On the software front, Intel recognized the need for a tailored operating system to make the most of mobile PCs and sought to develop its own Linux variant titled Moblin. Moblin never convinced anyone outside of Intel, and was eventually merged with Nokia’s Maemo to produce MeeGo, which in turn merged with Samsung’s Bada and is now known as Tizen. Well, it’s only barely known, even by owners of its most successful product, the Gear S2 smartwatch. The series of post-Moblin software mergers has been merely the consolidation of repeated mobile failures.

Intel’s ventures into mobile hardware and software development show that even a great idea is only as good as its execution. The MIDs and UMPCs of yesteryear were aimed at the same usage scenarios as the phablets and pro tablets of today — but they were compromised and premature, and therefore rejected by the market.

This has cost Intel dearly, with the company lavishing billions on developing suitable processors and modems to put into its various mobile undertakings. The multibillion-dollar mobile costs have spiraled in recent years — a loss of $3.1 billion in 2013 was followed by a loss of $4.3 billion in 2014 — which eventually forced Intel to combine its mobile and PC earnings reports in order to disguise its unproductive spending.

The tragedy of Intel’s mobile failure is that the company foresaw all the threats to its business and acted to preempt them. It just didn’t do so very well. That being said, Intel’s the victim of its bad decision making almost as much as its poor execution.

Favoring WiMAX over LTE was a historically bad decision

One of the fateful choices that Intel made around 2009 was to commit itself to WiMAX as the 4G standard of the future. Qualcomm went the other way, prioritizing LTE instead, and now the latter has a significant lead in designing and integrating LTE modems, while the former is scrambling and struggling to catch up. The total defeat of WiMAX almost wiped out Sprint, its biggest US purveyor and advocate, and it put Intel on the backfoot in adopting the true 4G standard of the future, which turned out to be LTE. At this point, even if Intel were to double its already vast spending, bridging the gap of years of research, development, and experience would be practically impossible.

In spite of its unhappy mobile history, Intel persisted in trying to compete because it knew how central mobile devices were becoming to our lives. Last year, its Atom processors even looked like they had a shot at denting Qualcomm’s market dominance, thanks in large part to the Qualcomm Snapdragon 810 chip’s power and heat issues. There was a small opening, but this year’s Snapdragon 820 is an absolute beast that conclusively shuts the door on any further Intel incursions.

Read more: Intel sees itself as a ‘communications and connectivity company’

The top three smartphone vendors — Apple, Samsung, and Huawei — each produce their own processors. At Mobile World Congress this year, Xiaomi, another large-scale smartphone maker, co-branded its launch event with Qualcomm. And global names like LG, HTC, and Sony basically only shop at the Snapdragon aisle for their flagship phones. Intel’s most loyal hardware partner is Asus, which makes a habit of announcing interesting new devices at Computex in June and not shipping them until the end of the year. The most feted Intel Atom-powered smartphone to date is probably the ZenFone 2, a distinction that speaks for itself.
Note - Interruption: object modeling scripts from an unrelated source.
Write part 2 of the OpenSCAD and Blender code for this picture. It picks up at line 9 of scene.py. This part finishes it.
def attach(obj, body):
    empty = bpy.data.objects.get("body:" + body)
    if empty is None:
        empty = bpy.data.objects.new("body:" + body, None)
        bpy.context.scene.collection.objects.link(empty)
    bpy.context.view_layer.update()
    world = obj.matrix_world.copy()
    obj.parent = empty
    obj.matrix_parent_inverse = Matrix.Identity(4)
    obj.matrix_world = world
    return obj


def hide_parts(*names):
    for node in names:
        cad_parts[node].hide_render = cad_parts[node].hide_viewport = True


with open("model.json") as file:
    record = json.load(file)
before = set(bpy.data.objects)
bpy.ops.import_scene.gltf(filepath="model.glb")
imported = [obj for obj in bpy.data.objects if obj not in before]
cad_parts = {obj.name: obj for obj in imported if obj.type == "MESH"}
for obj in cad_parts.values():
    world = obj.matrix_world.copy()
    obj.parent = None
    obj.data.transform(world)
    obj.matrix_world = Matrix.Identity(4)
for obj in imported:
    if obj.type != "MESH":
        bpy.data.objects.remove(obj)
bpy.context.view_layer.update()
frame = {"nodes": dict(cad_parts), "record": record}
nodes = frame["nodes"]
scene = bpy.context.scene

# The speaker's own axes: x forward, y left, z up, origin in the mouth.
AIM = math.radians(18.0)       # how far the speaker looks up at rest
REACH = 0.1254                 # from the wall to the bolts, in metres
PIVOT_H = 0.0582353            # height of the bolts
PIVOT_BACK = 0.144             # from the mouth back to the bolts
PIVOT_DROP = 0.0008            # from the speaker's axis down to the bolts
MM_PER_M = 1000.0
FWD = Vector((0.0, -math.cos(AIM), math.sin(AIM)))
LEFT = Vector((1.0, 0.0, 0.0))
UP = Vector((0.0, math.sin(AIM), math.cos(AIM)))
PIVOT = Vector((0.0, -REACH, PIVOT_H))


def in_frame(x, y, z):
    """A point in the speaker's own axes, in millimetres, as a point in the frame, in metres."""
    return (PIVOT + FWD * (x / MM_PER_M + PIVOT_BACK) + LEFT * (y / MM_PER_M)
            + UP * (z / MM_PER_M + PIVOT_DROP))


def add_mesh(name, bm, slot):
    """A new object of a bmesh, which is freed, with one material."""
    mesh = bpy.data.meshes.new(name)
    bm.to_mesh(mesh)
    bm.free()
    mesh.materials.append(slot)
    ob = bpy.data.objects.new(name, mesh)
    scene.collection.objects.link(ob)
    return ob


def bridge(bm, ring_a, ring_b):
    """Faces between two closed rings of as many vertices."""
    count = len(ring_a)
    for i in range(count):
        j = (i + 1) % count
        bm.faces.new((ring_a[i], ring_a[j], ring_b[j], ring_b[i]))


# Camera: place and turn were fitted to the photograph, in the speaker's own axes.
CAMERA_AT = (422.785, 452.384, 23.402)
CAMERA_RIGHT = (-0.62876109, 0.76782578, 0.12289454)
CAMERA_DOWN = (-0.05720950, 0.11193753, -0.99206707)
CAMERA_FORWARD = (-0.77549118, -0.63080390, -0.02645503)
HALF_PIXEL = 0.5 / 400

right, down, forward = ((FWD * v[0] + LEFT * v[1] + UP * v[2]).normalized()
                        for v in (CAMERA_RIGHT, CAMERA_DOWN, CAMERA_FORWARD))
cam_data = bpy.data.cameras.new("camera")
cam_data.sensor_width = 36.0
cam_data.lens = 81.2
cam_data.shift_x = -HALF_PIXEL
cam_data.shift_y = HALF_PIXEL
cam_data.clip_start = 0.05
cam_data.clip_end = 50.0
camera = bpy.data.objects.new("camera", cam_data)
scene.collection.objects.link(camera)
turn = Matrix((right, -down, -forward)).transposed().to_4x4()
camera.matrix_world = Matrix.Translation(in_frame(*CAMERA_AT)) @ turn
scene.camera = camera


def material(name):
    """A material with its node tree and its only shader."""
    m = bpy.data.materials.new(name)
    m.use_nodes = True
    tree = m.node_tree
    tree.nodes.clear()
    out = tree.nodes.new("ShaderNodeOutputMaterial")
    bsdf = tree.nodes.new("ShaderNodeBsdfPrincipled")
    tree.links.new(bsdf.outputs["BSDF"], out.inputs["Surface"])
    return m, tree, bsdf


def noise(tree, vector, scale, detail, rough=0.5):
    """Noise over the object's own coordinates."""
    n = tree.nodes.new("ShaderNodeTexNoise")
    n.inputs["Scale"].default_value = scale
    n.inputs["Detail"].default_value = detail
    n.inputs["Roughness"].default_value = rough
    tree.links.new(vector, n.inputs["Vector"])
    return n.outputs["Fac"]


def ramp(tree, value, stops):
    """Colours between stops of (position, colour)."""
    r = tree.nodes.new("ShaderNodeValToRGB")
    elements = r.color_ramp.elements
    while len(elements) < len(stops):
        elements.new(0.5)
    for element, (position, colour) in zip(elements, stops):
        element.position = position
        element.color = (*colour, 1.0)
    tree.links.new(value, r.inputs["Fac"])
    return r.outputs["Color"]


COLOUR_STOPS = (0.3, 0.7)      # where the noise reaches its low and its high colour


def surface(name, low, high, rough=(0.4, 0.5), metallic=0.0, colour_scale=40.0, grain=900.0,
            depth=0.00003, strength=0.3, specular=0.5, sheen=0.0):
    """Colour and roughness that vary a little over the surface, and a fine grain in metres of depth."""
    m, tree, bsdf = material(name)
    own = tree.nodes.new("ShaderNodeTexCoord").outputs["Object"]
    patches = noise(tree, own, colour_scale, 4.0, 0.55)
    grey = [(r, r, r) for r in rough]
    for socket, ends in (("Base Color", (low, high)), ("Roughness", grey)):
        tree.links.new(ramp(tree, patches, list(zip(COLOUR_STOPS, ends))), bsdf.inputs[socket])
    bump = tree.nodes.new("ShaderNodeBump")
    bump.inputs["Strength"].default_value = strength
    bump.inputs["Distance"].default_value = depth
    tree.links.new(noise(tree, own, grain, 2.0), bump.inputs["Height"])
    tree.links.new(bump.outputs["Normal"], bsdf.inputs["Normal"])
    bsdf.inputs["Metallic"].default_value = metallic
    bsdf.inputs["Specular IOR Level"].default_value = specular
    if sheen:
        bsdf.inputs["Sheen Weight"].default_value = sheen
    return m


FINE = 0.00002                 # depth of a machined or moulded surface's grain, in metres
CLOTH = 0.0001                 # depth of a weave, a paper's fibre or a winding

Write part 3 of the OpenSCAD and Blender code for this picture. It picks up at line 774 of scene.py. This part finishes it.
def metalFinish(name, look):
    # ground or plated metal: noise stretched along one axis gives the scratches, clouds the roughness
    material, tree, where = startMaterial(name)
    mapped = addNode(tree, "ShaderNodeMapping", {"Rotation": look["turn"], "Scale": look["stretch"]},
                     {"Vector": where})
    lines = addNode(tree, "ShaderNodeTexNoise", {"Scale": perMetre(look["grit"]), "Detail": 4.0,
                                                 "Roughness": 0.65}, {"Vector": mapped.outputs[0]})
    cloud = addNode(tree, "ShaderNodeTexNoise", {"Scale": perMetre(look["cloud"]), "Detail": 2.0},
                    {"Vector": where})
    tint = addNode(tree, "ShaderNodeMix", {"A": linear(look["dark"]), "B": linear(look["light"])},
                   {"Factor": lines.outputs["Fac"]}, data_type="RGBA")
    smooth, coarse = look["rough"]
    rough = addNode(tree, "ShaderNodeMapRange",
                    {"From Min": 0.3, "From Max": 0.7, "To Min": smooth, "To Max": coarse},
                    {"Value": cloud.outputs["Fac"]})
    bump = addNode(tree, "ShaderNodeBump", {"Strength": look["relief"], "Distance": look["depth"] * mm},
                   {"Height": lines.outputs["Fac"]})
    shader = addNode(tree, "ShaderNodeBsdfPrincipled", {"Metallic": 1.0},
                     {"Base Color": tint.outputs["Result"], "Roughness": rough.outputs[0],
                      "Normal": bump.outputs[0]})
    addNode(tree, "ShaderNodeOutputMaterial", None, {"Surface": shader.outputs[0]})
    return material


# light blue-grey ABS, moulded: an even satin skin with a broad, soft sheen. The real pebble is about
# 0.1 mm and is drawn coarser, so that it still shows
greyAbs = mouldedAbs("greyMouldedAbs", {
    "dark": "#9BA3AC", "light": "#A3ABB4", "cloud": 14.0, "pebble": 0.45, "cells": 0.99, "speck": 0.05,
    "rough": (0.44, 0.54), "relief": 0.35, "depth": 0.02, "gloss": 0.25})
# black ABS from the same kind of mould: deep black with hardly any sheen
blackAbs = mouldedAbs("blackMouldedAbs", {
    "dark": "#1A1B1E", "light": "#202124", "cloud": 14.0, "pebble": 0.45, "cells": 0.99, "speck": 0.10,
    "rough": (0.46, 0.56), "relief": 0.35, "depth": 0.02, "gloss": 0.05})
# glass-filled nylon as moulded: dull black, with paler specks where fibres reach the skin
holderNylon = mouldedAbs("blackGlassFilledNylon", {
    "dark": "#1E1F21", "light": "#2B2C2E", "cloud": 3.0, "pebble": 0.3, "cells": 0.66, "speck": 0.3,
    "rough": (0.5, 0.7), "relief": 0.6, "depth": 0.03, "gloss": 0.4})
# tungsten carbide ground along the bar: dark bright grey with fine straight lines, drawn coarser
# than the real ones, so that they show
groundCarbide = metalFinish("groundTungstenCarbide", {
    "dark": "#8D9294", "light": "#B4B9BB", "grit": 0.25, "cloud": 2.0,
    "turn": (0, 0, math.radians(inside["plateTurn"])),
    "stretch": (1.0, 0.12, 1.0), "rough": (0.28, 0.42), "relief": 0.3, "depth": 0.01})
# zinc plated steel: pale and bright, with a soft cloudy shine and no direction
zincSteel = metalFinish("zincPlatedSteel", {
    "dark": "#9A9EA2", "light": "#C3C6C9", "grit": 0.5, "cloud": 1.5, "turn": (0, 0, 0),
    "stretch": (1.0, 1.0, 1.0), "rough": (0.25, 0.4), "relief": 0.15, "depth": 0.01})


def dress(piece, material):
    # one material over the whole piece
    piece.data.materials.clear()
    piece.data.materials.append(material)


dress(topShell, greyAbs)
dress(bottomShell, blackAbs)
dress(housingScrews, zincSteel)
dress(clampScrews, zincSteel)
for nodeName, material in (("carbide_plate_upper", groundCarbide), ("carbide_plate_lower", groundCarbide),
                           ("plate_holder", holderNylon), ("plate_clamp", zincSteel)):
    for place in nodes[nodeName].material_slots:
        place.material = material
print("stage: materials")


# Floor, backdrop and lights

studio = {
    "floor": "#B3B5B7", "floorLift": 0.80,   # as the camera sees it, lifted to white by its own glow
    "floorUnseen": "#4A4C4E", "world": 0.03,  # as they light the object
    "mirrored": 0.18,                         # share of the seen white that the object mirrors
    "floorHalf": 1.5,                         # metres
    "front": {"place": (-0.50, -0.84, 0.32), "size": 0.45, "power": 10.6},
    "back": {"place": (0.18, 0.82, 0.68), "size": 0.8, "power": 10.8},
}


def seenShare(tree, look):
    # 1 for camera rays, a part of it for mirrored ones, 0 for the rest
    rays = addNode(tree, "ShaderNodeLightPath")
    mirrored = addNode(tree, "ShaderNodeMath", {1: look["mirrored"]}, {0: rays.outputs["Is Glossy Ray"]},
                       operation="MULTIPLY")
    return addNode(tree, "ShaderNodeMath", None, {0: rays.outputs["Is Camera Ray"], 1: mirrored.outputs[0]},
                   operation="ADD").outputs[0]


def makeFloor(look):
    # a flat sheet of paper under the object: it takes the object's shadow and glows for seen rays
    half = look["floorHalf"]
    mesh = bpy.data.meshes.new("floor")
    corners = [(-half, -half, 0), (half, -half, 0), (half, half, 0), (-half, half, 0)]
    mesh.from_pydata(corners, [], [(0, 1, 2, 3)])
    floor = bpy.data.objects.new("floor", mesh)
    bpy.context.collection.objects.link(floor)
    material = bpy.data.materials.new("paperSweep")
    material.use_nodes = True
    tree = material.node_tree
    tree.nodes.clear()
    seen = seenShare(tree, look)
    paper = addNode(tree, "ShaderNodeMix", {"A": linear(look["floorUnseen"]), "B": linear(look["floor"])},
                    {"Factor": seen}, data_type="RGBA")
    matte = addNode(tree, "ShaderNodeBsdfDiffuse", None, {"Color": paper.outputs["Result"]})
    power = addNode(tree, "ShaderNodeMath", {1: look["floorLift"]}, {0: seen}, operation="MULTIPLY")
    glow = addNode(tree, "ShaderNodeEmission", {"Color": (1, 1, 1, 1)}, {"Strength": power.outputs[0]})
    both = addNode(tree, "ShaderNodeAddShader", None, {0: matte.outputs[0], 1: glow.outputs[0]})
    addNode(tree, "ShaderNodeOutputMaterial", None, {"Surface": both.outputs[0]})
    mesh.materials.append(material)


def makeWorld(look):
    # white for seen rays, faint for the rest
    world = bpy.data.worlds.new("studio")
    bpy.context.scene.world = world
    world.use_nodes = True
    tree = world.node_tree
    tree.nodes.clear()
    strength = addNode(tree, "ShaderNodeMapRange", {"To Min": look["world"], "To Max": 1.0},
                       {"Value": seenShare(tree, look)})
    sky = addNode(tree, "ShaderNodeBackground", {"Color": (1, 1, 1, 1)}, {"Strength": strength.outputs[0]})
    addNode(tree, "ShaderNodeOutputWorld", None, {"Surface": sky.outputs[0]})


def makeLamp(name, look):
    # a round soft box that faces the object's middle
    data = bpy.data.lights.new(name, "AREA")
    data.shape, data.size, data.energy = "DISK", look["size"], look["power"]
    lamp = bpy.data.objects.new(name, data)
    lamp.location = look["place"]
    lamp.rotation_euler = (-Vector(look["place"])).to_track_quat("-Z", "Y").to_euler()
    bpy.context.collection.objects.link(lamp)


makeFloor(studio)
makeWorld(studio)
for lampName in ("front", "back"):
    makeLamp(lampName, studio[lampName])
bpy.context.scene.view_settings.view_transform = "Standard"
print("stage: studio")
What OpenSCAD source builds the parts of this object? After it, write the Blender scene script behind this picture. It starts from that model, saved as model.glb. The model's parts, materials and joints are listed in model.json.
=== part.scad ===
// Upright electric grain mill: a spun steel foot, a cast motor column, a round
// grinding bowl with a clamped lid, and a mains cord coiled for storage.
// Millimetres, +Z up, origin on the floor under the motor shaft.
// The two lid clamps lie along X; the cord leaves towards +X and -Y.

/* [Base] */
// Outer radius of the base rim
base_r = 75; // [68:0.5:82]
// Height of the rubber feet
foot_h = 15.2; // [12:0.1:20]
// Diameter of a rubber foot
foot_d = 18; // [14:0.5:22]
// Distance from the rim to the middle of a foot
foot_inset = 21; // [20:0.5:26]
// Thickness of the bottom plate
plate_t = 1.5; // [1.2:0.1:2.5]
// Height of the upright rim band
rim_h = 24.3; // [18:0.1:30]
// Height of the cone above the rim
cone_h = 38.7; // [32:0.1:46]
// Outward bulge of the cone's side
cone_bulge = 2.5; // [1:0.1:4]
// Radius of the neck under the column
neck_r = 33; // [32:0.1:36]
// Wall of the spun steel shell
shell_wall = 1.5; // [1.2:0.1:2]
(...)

Without any unique advantages to its Atom CPU line and no captive market like it has on the desktop, Intel is right to bow out of the smartphone processor race. It’s a merciless competition that has already ousted big names like Nvidia and Texas Instruments, and Intel will be better off figuring out different parts of the mobile computing world where it can participate profitably. CEO Brian Krzanich put „the cloud and data center“ first atop a list of Intel’s new priorities in a recent blog post, reiterating the idea that the company will transition to facilitating connectivity as its main area of competence. Discrete Intel LTE modems will still be around, and the company seems to think it can recapture its mobile competitiveness by being a leader in the adoption of the incoming 5G wireless standards. To that end, Intel doesn’t intend to kill off Atom entirely, and still plans to offer a chip for tablets later this year, codenamed Apollo Lake.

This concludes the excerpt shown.